▶ [Set problem] Return only what lies between the first line of the entries and the line containing "LEFT_NUT_TURN = math.radians(30)", both lines included.

Extracted data entries
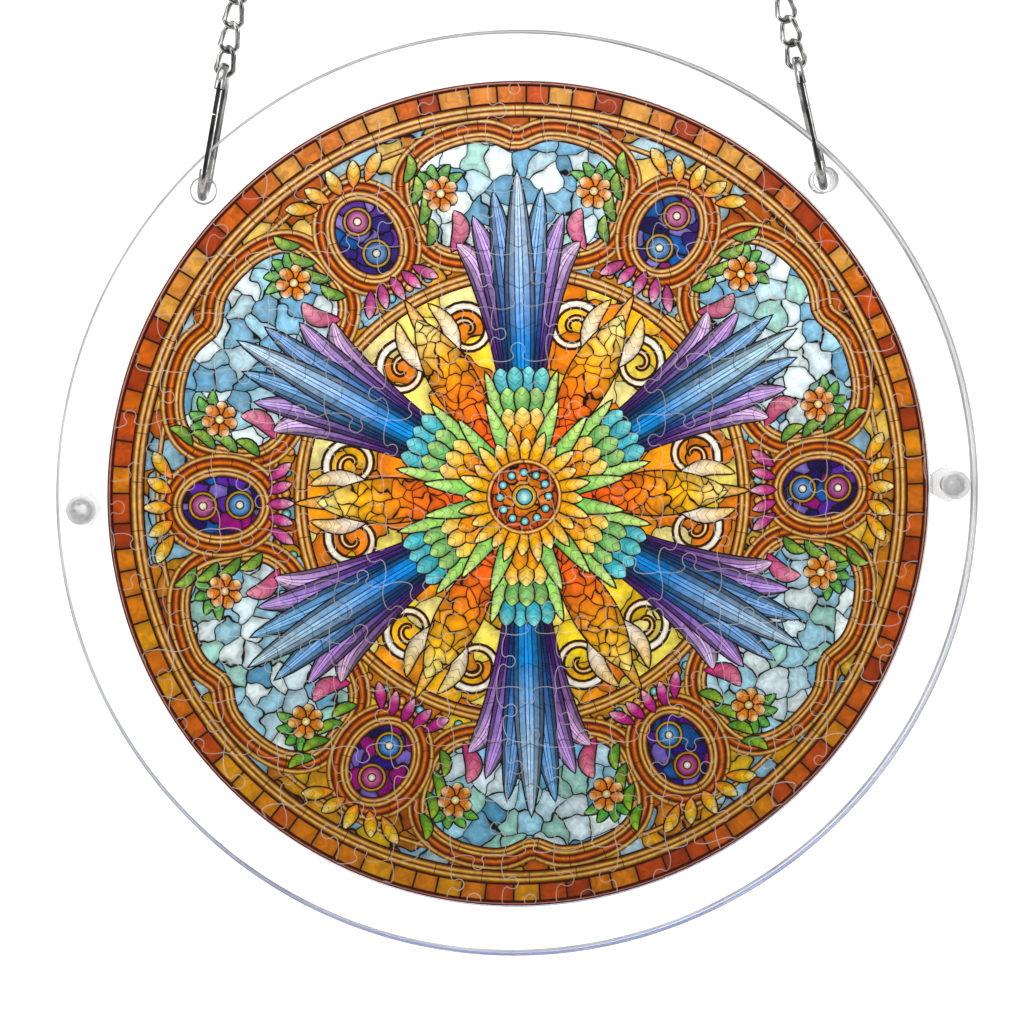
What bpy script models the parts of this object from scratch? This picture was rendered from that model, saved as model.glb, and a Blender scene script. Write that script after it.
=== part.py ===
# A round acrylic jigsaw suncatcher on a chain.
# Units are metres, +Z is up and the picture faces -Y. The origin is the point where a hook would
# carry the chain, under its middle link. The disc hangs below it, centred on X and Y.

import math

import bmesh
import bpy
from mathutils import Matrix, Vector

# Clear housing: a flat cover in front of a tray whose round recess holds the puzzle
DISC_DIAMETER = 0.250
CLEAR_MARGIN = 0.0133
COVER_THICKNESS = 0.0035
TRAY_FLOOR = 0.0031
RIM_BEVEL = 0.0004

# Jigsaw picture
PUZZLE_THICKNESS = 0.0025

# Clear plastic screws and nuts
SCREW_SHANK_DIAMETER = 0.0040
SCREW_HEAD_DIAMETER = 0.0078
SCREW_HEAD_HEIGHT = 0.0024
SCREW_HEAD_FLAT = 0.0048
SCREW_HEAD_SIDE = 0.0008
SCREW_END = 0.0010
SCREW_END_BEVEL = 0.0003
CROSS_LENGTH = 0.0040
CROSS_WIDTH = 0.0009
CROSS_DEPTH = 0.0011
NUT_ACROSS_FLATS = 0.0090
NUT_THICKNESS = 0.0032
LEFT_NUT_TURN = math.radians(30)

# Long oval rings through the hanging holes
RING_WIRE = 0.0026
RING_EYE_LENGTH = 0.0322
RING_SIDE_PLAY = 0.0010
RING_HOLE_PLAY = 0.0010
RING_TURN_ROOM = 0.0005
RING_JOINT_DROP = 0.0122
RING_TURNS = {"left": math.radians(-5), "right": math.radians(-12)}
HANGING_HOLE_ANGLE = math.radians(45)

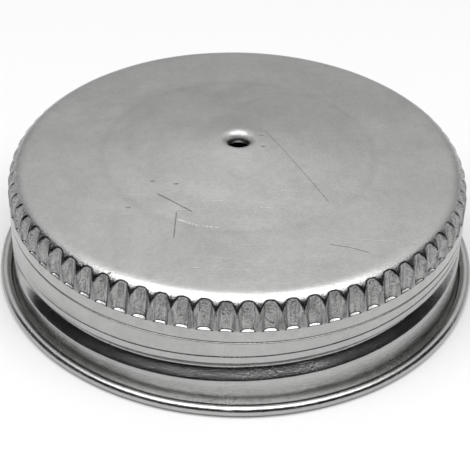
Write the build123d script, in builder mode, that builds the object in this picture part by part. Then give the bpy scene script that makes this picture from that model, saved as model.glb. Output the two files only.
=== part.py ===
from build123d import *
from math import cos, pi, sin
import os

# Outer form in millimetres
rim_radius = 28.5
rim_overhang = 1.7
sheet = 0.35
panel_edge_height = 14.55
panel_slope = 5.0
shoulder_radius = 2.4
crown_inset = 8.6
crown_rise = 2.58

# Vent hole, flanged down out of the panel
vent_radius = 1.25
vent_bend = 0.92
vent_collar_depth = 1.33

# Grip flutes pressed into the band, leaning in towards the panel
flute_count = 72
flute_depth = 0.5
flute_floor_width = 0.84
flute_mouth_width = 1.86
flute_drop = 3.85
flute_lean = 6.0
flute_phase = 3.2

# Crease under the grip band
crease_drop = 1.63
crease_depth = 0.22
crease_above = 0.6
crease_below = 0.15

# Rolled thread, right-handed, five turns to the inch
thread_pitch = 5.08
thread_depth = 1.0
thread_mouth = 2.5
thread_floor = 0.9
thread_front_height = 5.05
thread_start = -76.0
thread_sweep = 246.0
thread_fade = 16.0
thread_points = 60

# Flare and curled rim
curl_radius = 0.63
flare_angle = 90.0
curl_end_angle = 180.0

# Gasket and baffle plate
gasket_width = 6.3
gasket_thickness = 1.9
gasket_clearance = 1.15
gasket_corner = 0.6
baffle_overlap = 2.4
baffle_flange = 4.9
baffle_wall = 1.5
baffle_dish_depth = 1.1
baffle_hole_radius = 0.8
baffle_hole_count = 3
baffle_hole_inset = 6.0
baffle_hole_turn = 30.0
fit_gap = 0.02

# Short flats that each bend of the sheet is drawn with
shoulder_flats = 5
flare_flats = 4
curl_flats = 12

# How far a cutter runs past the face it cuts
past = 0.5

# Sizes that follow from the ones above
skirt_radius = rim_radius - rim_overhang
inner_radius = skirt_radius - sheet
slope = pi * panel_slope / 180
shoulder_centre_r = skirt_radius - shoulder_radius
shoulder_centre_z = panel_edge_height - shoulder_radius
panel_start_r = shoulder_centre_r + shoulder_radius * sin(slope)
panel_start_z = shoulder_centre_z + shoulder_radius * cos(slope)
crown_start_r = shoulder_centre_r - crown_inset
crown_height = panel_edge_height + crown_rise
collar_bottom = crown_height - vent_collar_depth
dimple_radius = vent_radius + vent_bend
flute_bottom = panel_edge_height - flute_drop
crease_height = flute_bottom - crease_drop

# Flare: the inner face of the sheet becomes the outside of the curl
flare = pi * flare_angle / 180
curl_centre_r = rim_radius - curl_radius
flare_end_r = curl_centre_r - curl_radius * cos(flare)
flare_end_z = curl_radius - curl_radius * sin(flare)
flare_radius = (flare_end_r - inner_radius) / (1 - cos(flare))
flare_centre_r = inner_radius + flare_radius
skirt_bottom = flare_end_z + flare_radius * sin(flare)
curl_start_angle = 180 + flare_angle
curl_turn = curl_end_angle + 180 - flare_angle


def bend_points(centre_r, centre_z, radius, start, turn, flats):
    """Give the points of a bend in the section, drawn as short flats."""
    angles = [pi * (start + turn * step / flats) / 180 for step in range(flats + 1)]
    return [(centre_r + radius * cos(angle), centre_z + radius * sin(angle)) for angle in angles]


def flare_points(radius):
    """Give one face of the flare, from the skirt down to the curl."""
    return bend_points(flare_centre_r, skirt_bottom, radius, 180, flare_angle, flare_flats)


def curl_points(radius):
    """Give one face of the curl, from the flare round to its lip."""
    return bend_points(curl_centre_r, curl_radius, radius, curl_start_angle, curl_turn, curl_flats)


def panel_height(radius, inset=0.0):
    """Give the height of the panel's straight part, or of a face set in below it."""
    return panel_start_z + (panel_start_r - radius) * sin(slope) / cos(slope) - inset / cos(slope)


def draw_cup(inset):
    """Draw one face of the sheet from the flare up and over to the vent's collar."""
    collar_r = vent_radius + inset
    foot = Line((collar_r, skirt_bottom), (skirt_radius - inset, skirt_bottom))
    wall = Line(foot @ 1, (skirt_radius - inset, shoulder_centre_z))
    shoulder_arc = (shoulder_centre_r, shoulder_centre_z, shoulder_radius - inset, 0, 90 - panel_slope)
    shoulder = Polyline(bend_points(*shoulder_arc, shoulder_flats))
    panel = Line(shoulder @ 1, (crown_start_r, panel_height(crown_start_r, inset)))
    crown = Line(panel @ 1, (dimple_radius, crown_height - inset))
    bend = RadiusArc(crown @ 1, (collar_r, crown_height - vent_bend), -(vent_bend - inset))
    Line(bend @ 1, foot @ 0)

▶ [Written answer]
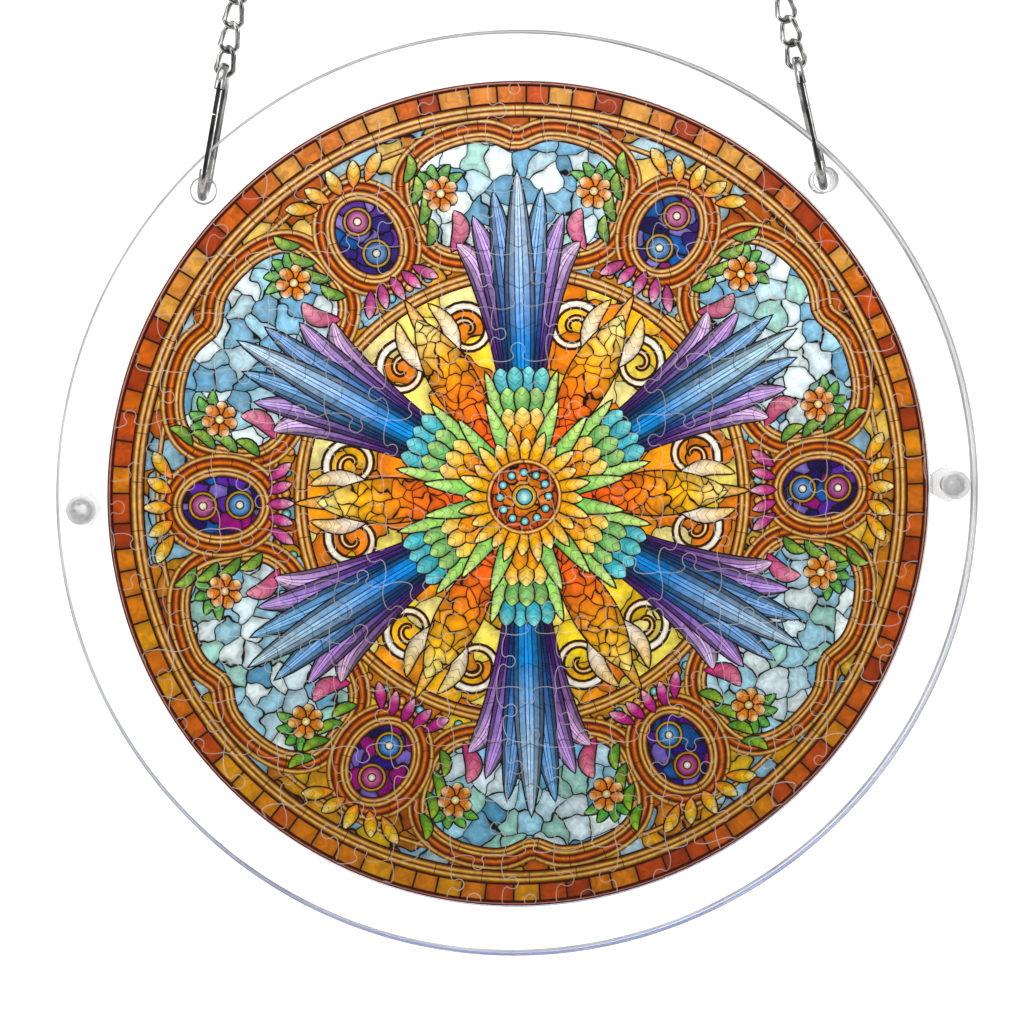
What bpy script models the parts of this object from scratch? This picture was rendered from that model, saved as model.glb, and a Blender scene script. Write that script after it.
=== part.py ===
# A round acrylic jigsaw suncatcher on a chain.
# Units are metres, +Z is up and the picture faces -Y. The origin is the point where a hook would
# carry the chain, under its middle link. The disc hangs below it, centred on X and Y.

import math

import bmesh
import bpy
from mathutils import Matrix, Vector

# Clear housing: a flat cover in front of a tray whose round recess holds the puzzle
DISC_DIAMETER = 0.250
CLEAR_MARGIN = 0.0133
COVER_THICKNESS = 0.0035
TRAY_FLOOR = 0.0031
RIM_BEVEL = 0.0004

# Jigsaw picture
PUZZLE_THICKNESS = 0.0025

# Clear plastic screws and nuts
SCREW_SHANK_DIAMETER = 0.0040
SCREW_HEAD_DIAMETER = 0.0078
SCREW_HEAD_HEIGHT = 0.0024
SCREW_HEAD_FLAT = 0.0048
SCREW_HEAD_SIDE = 0.0008
SCREW_END = 0.0010
SCREW_END_BEVEL = 0.0003
CROSS_LENGTH = 0.0040
CROSS_WIDTH = 0.0009
CROSS_DEPTH = 0.0011
NUT_ACROSS_FLATS = 0.0090
NUT_THICKNESS = 0.0032
LEFT_NUT_TURN = math.radians(30)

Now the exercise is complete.